L’émergence du néolibéralisme coïncide, en effet, avec l’orientation politique menée par Margaret Thatcher au Royaume-Uni et Ronald Reagan aux États-Unis. Ceux-ci ont répondu au désastre économique qui a confronté le monde occidental dans les années 1970, caractérisé par une vague d’inflation et un chômage structurel massif. Cette inflation n’était pas une coïncidence historique, mais la conséquence directe de l’abandon par les États-Unis, en 1971, des accords de Bretton Woods. Ces accords, négociés en juillet 1944, avaient imposé un étalon-or qui conduisait à la stabilité des taux de change. Le néolibéralisme est donc né du désordre monétaire, c’est-à-dire de l’inflation démesurée, des années 1970. Suivant la pensée de Milton Friedman, qui affirmait que la monnaie était neutre et que l’inflation n’avait pu être créée que par un interventionnisme excessif de l’État (en l’occurrence, les accords monétaires de Bretton Woods liant les différentes devises occidentales avant la décision américaine de 1971), il a été convenu qu’il fallait désormais limiter l’interférence de l’État dans la sphère économique pour combattre l’inflation. Milton Friedman était fermement opposé à l’étalon-or.

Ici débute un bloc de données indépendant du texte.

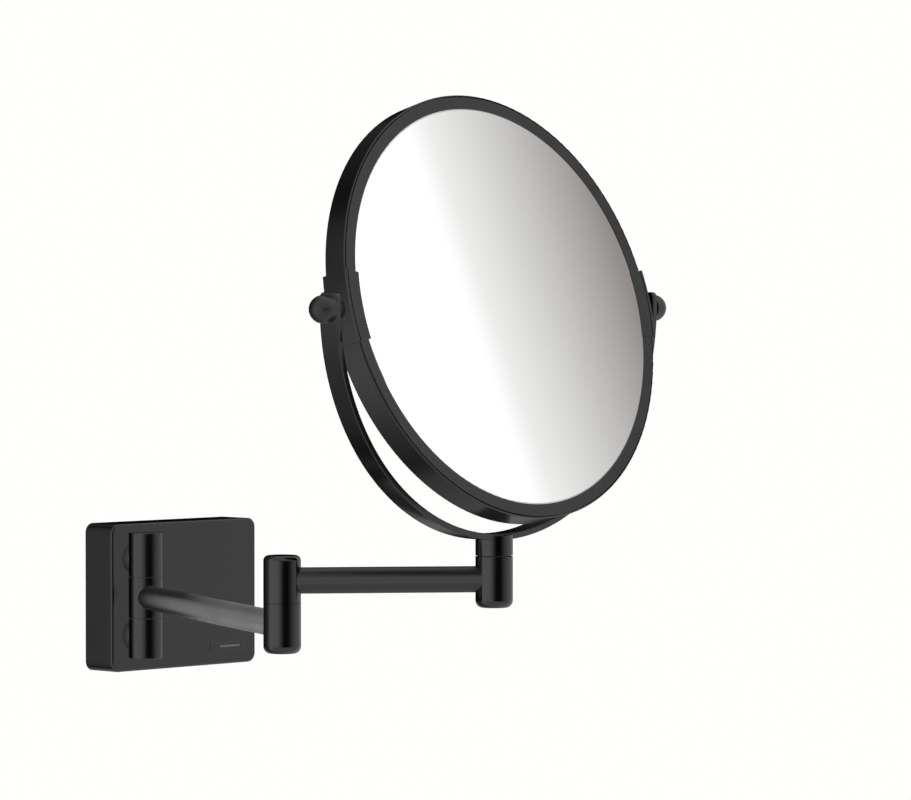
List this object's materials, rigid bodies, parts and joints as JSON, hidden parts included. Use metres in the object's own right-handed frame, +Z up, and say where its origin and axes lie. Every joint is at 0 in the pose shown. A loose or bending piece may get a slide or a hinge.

Le néolibéralisme a également coïncidé avec un changement structurel des relations entre le capital et le travail. Dans les années 1980, contrairement à l’économie de pénurie relative qui l’avait précédée, la rareté s’est déplacée vers la demande de biens et services dans un contexte de mondialisation progressive, privant progressivement les travailleurs d’un partage équitable des gains de productivité.
C’est la fameuse main invisible, qui est une théorie selon laquelle l’ensemble des actions individuelles des acteurs économiques, guidées par l’intérêt personnel de chacun contribuent à la richesse et au bien commun, d’Adam Smith, oui, qui est tellement invisible qu’on ne l’a pas beaucoup vue.